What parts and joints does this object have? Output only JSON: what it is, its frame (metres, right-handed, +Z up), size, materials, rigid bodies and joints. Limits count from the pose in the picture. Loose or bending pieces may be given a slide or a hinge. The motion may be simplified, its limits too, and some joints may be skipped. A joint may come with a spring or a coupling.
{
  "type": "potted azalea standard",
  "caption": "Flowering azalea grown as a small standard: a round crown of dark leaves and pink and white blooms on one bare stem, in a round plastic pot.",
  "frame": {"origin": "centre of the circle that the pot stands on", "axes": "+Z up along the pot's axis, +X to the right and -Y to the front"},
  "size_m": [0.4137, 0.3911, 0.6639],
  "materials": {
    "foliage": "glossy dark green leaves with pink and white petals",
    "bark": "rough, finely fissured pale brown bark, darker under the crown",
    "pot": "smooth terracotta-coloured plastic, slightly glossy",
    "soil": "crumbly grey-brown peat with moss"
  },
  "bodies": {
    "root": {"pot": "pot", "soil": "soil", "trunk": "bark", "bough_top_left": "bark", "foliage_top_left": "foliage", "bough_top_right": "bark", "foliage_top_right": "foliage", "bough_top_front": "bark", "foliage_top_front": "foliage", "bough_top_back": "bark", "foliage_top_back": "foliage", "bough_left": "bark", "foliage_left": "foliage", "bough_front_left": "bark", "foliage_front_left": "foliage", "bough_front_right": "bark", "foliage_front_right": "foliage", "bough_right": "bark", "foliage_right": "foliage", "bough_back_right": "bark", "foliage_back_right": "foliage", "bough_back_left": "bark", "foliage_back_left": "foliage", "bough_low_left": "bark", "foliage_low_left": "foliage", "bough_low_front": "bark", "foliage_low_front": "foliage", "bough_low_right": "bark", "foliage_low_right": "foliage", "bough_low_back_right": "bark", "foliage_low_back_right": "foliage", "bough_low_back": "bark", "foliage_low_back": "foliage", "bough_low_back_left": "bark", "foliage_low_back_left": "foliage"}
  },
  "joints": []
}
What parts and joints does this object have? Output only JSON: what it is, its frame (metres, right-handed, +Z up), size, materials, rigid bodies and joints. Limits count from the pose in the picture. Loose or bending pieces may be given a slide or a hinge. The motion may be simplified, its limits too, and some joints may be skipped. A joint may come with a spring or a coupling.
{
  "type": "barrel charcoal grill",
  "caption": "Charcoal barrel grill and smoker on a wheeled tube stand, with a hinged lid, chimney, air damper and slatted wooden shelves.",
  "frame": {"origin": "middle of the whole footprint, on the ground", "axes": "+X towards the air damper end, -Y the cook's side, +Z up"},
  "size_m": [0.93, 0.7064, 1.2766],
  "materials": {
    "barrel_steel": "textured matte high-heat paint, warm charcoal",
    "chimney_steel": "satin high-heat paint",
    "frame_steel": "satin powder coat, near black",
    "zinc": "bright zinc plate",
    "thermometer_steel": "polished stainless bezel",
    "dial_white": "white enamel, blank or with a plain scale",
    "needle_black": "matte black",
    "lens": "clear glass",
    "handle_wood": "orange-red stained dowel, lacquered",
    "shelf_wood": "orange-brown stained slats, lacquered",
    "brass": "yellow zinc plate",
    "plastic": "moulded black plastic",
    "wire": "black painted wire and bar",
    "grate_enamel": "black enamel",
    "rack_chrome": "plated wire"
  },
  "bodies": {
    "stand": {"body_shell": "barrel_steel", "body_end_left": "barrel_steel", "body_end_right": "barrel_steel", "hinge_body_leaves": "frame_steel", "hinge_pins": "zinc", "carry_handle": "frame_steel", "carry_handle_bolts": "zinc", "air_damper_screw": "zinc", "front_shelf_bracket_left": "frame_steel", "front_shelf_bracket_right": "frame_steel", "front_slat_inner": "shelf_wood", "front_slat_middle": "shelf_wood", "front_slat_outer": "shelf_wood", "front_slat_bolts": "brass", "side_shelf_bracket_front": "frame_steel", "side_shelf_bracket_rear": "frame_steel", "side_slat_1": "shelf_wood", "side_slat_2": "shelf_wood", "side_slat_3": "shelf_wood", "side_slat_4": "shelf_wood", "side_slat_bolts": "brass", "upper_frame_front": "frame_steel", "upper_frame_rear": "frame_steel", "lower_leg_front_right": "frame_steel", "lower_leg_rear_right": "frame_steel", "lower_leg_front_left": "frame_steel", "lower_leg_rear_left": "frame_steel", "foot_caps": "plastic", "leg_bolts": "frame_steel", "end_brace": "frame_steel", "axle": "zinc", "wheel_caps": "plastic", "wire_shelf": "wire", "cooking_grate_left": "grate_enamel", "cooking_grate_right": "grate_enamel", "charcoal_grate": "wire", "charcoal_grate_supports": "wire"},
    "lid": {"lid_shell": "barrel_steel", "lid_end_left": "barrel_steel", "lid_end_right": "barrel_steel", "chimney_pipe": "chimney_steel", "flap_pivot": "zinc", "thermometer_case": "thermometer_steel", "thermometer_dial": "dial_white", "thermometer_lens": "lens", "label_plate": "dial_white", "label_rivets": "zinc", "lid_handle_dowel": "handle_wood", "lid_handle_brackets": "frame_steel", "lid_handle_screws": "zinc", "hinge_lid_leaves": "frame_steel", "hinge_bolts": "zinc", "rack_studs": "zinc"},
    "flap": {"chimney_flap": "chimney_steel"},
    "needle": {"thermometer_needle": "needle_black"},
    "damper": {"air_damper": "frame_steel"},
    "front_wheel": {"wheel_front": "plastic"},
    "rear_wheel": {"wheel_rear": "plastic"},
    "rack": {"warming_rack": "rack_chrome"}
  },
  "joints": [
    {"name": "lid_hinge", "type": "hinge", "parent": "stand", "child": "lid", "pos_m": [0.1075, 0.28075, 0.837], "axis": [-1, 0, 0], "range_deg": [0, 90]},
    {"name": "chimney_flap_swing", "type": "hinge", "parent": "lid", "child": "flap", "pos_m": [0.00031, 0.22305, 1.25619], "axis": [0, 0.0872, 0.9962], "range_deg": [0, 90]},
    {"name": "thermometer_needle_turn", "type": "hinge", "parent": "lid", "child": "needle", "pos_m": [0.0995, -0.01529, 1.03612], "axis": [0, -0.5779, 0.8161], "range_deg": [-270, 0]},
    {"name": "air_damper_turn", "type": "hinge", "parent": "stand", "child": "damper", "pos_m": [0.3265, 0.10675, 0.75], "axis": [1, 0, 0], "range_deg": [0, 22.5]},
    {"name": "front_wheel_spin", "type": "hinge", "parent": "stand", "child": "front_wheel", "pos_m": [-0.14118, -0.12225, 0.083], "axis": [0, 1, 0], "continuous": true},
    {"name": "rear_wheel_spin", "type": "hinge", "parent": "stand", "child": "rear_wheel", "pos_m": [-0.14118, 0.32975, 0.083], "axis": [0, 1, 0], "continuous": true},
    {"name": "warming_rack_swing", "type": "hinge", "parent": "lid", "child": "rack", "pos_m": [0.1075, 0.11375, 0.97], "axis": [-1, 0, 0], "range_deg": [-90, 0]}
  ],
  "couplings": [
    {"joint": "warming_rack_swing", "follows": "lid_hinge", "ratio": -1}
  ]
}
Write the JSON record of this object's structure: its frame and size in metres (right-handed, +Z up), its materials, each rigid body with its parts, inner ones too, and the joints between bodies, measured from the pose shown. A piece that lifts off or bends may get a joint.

+ + +

■ Stated problem ■
All of the entries above need to be reproduced exactly.

■ Exercise response ■
What parts and joints does this object have? Output only JSON: what it is, its frame (metres, right-handed, +Z up), size, materials, rigid bodies and joints. Limits count from the pose in the picture. Loose or bending pieces may be given a slide or a hinge. The motion may be simplified, its limits too, and some joints may be skipped. A joint may come with a spring or a coupling.
{
  "type": "potted azalea standard",
  "caption": "Flowering azalea grown as a small standard: a round crown of dark leaves and pink and white blooms on one bare stem, in a round plastic pot.",
  "frame": {"origin": "centre of the circle that the pot stands on", "axes": "+Z up along the pot's axis, +X to the right and -Y to the front"},
  "size_m": [0.4137, 0.3911, 0.6639],
  "materials": {
    "foliage": "glossy dark green leaves with pink and white petals",
    "bark": "rough, finely fissured pale brown bark, darker under the crown",
    "pot": "smooth terracotta-coloured plastic, slightly glossy",
    "soil": "crumbly grey-brown peat with moss"
  },
  "bodies": {
    "root": {"pot": "pot", "soil": "soil", "trunk": "bark", "bough_top_left": "bark", "foliage_top_left": "foliage", "bough_top_right": "bark", "foliage_top_right": "foliage", "bough_top_front": "bark", "foliage_top_front": "foliage", "bough_top_back": "bark", "foliage_top_back": "foliage", "bough_left": "bark", "foliage_left": "foliage", "bough_front_left": "bark", "foliage_front_left": "foliage", "bough_front_right": "bark", "foliage_front_right": "foliage", "bough_right": "bark", "foliage_right": "foliage", "bough_back_right": "bark", "foliage_back_right": "foliage", "bough_back_left": "bark", "foliage_back_left": "foliage", "bough_low_left": "bark", "foliage_low_left": "foliage", "bough_low_front": "bark", "foliage_low_front": "foliage", "bough_low_right": "bark", "foliage_low_right": "foliage", "bough_low_back_right": "bark", "foliage_low_back_right": "foliage", "bough_low_back": "bark", "foliage_low_back": "foliage", "bough_low_back_left": "bark", "foliage_low_back_left": "foliage"}
  },
  "joints": []
}
What parts and joints does this object have? Output only JSON: what it is, its frame (metres, right-handed, +Z up), size, materials, rigid bodies and joints. Limits count from the pose in the picture. Loose or bending pieces may be given a slide or a hinge. The motion may be simplified, its limits too, and some joints may be skipped. A joint may come with a spring or a coupling.
{
  "type": "barrel charcoal grill",
  "caption": "Charcoal barrel grill and smoker on a wheeled tube stand, with a hinged lid, chimney, air damper and slatted wooden shelves.",
  "frame": {"origin": "middle of the whole footprint, on the ground", "axes": "+X towards the air damper end, -Y the cook's side, +Z up"},
  "size_m": [0.93, 0.7064, 1.2766],
  "materials": {
    "barrel_steel": "textured matte high-heat paint, warm charcoal",
    "chimney_steel": "satin high-heat paint",
    "frame_steel": "satin powder coat, near black",
    "zinc": "bright zinc plate",
    "thermometer_steel": "polished stainless bezel",
    "dial_white": "white enamel, blank or with a plain scale",
    "needle_black": "matte black",
    "lens": "clear glass",
    "handle_wood": "orange-red stained dowel, lacquered",
    "shelf_wood": "orange-brown stained slats, lacquered",
    "brass": "yellow zinc plate",
    "plastic": "moulded black plastic",
    "wire": "black painted wire and bar",
    "grate_enamel": "black enamel",
    "rack_chrome": "plated wire"
  },
  "bodies": {
    "stand": {"body_shell": "barrel_steel", "body_end_left": "barrel_steel", "body_end_right": "barrel_steel", "hinge_body_leaves": "frame_steel", "hinge_pins": "zinc", "carry_handle": "frame_steel", "carry_handle_bolts": "zinc", "air_damper_screw": "zinc", "front_shelf_bracket_left": "frame_steel", "front_shelf_bracket_right": "frame_steel", "front_slat_inner": "shelf_wood", "front_slat_middle": "shelf_wood", "front_slat_outer": "shelf_wood", "front_slat_bolts": "brass", "side_shelf_bracket_front": "frame_steel", "side_shelf_bracket_rear": "frame_steel", "side_slat_1": "shelf_wood", "side_slat_2": "shelf_wood", "side_slat_3": "shelf_wood", "side_slat_4": "shelf_wood", "side_slat_bolts": "brass", "upper_frame_front": "frame_steel", "upper_frame_rear": "frame_steel", "lower_leg_front_right": "frame_steel", "lower_leg_rear_right": "frame_steel", "lower_leg_front_left": "frame_steel", "lower_leg_rear_left": "frame_steel", "foot_caps": "plastic", "leg_bolts": "frame_steel", "end_brace": "frame_steel", "axle": "zinc", "wheel_caps": "plastic", "wire_shelf": "wire", "cooking_grate_left": "grate_enamel", "cooking_grate_right": "grate_enamel", "charcoal_grate": "wire", "charcoal_grate_supports": "wire"},
    "lid": {"lid_shell": "barrel_steel", "lid_end_left": "barrel_steel", "lid_end_right": "barrel_steel", "chimney_pipe": "chimney_steel", "flap_pivot": "zinc", "thermometer_case": "thermometer_steel", "thermometer_dial": "dial_white", "thermometer_lens": "lens", "label_plate": "dial_white", "label_rivets": "zinc", "lid_handle_dowel": "handle_wood", "lid_handle_brackets": "frame_steel", "lid_handle_screws": "zinc", "hinge_lid_leaves": "frame_steel", "hinge_bolts": "zinc", "rack_studs": "zinc"},
    "flap": {"chimney_flap": "chimney_steel"},
    "needle": {"thermometer_needle": "needle_black"},
    "damper": {"air_damper": "frame_steel"},
    "front_wheel": {"wheel_front": "plastic"},
    "rear_wheel": {"wheel_rear": "plastic"},
    "rack": {"warming_rack": "rack_chrome"}
  },
  "joints": [
    {"name": "lid_hinge", "type": "hinge", "parent": "stand", "child": "lid", "pos_m": [0.1075, 0.28075, 0.837], "axis": [-1, 0, 0], "range_deg": [0, 90]},
    {"name": "chimney_flap_swing", "type": "hinge", "parent": "lid", "child": "flap", "pos_m": [0.00031, 0.22305, 1.25619], "axis": [0, 0.0872, 0.9962], "range_deg": [0, 90]},
    {"name": "thermometer_needle_turn", "type": "hinge", "parent": "lid", "child": "needle", "pos_m": [0.0995, -0.01529, 1.03612], "axis": [0, -0.5779, 0.8161], "range_deg": [-270, 0]},
    {"name": "air_damper_turn", "type": "hinge", "parent": "stand", "child": "damper", "pos_m": [0.3265, 0.10675, 0.75], "axis": [1, 0, 0], "range_deg": [0, 22.5]},
    {"name": "front_wheel_spin", "type": "hinge", "parent": "stand", "child": "front_wheel", "pos_m": [-0.14118, -0.12225, 0.083], "axis": [0, 1, 0], "continuous": true},
    {"name": "rear_wheel_spin", "type": "hinge", "parent": "stand", "child": "rear_wheel", "pos_m": [-0.14118, 0.32975, 0.083], "axis": [0, 1, 0], "continuous": true},
    {"name": "warming_rack_swing", "type": "hinge", "parent": "lid", "child": "rack", "pos_m": [0.1075, 0.11375, 0.97], "axis": [-1, 0, 0], "range_deg": [-90, 0]}
  ],
  "couplings": [
    {"joint": "warming_rack_swing", "follows": "lid_hinge", "ratio": -1}
  ]
}
Write the JSON record of this object's structure: its frame and size in metres (right-handed, +Z up), its materials, each rigid body with its parts, inner ones too, and the joints between bodies, measured from the pose shown. A piece that lifts off or bends may get a joint.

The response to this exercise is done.